"""

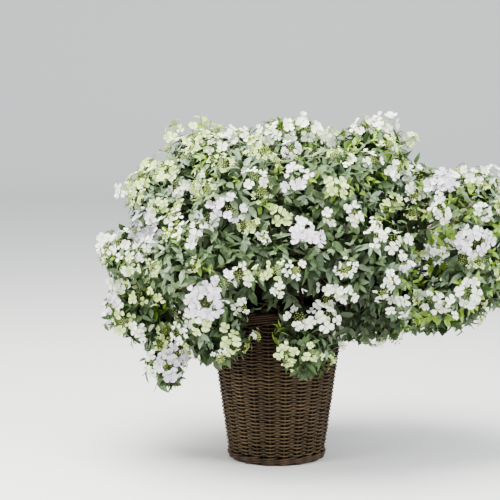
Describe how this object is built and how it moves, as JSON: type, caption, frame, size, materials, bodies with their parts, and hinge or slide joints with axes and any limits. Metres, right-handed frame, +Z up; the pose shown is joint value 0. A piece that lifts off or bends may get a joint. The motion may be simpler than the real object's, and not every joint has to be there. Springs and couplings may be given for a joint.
{
  "type": "potted hydrangea shrub",
  "caption": "Trailing lacecap hydrangea with a broad arching crown of white flower heads, grown in a tall tapered wicker basket planter.",
  "frame": {"origin": "centre of the basket's flat underside, at ground level", "axes": "+Z up, -Y towards the side that the shrub is seen from, +X to the viewer's right, where the crown reaches furthest"},
  "size_m": [1.3266, 0.9317, 1.0729],
  "materials": {
    "wicker": "matte",
    "wicker_border": "matte",
    "soil": "matte",
    "bark": "matte",
    "foliage": "matte"
  },
  "bodies": {
    "root": {"basket_body": "wicker", "basket_foot_border": "wicker_border", "basket_rim_border": "wicker_border", "bough_back_left": "bark", "bough_back_left_hanging": "bark", "bough_back_middle": "bark", "bough_back_right": "bark", "bough_back_right_hanging": "bark", "bough_front_left": "bark", "bough_front_left_hanging": "bark", "bough_front_middle": "bark", "bough_front_right": "bark", "bough_front_right_hanging": "bark", "bough_front_right_low": "bark", "bough_front_upper_left": "bark", "bough_front_upper_right": "bark", "bough_left_hanging": "bark", "bough_left_low": "bark", "bough_left_reach": "bark", "bough_left_shoulder": "bark", "bough_right_low": "bark", "bough_right_reach": "bark", "bough_right_shoulder": "bark", "bough_top_left": "bark", "bough_top_middle": "bark", "bough_top_right": "bark", "foliage_back_left": "foliage", "foliage_back_left_hanging": "foliage", "foliage_back_middle": "foliage", "foliage_back_right": "foliage", "foliage_back_right_hanging": "foliage", "foliage_front_left": "foliage", "foliage_front_left_hanging": "foliage", "foliage_front_middle": "foliage", "foliage_front_right": "foliage", "foliage_front_right_hanging": "foliage", "foliage_front_right_low": "foliage", "foliage_front_upper_left": "foliage", "foliage_front_upper_right": "foliage", "foliage_left_hanging": "foliage", "foliage_left_low": "foliage", "foliage_left_reach": "foliage", "foliage_left_shoulder": "foliage", "foliage_right_low": "foliage", "foliage_right_reach": "foliage", "foliage_right_shoulder": "foliage", "foliage_top_left": "foliage", "foliage_top_middle": "foliage", "foliage_top_right": "foliage", "potting_soil": "soil", "stool": "bark"}
  },
  "joints": []
}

"""

__GIVEN TASK__. Restate the whole listing exactly.

__ANSWER TO THIS EXERCISE__.
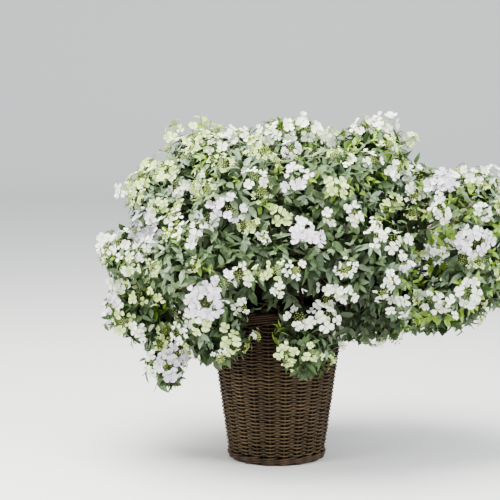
Describe how this object is built and how it moves, as JSON: type, caption, frame, size, materials, bodies with their parts, and hinge or slide joints with axes and any limits. Metres, right-handed frame, +Z up; the pose shown is joint value 0. A piece that lifts off or bends may get a joint. The motion may be simpler than the real object's, and not every joint has to be there. Springs and couplings may be given for a joint.
{
  "type": "potted hydrangea shrub",
  "caption": "Trailing lacecap hydrangea with a broad arching crown of white flower heads, grown in a tall tapered wicker basket planter.",
  "frame": {"origin": "centre of the basket's flat underside, at ground level", "axes": "+Z up, -Y towards the side that the shrub is seen from, +X to the viewer's right, where the crown reaches furthest"},
  "size_m": [1.3266, 0.9317, 1.0729],
  "materials": {
    "wicker": "matte",
    "wicker_border": "matte",
    "soil": "matte",
    "bark": "matte",
    "foliage": "matte"
  },
  "bodies": {
    "root": {"basket_body": "wicker", "basket_foot_border": "wicker_border", "basket_rim_border": "wicker_border", "bough_back_left": "bark", "bough_back_left_hanging": "bark", "bough_back_middle": "bark", "bough_back_right": "bark", "bough_back_right_hanging": "bark", "bough_front_left": "bark", "bough_front_left_hanging": "bark", "bough_front_middle": "bark", "bough_front_right": "bark", "bough_front_right_hanging": "bark", "bough_front_right_low": "bark", "bough_front_upper_left": "bark", "bough_front_upper_right": "bark", "bough_left_hanging": "bark", "bough_left_low": "bark", "bough_left_reach": "bark", "bough_left_shoulder": "bark", "bough_right_low": "bark", "bough_right_reach": "bark", "bough_right_shoulder": "bark", "bough_top_left": "bark", "bough_top_middle": "bark", "bough_top_right": "bark", "foliage_back_left": "foliage", "foliage_back_left_hanging": "foliage", "foliage_back_middle": "foliage", "foliage_back_right": "foliage", "foliage_back_right_hanging": "foliage", "foliage_front_left": "foliage", "foliage_front_left_hanging": "foliage", "foliage_front_middle": "foliage", "foliage_front_right": "foliage", "foliage_front_right_hanging": "foliage", "foliage_front_right_low": "foliage", "foliage_front_upper_left": "foliage", "foliage_front_upper_right": "foliage", "foliage_left_hanging": "foliage", "foliage_left_low": "foliage", "foliage_left_reach": "foliage", "foliage_left_shoulder": "foliage", "foliage_right_low": "foliage", "foliage_right_reach": "foliage", "foliage_right_shoulder": "foliage", "foliage_top_left": "foliage", "foliage_top_middle": "foliage", "foliage_top_right": "foliage", "potting_soil": "soil", "stool": "bark"}
  },
  "joints": []
}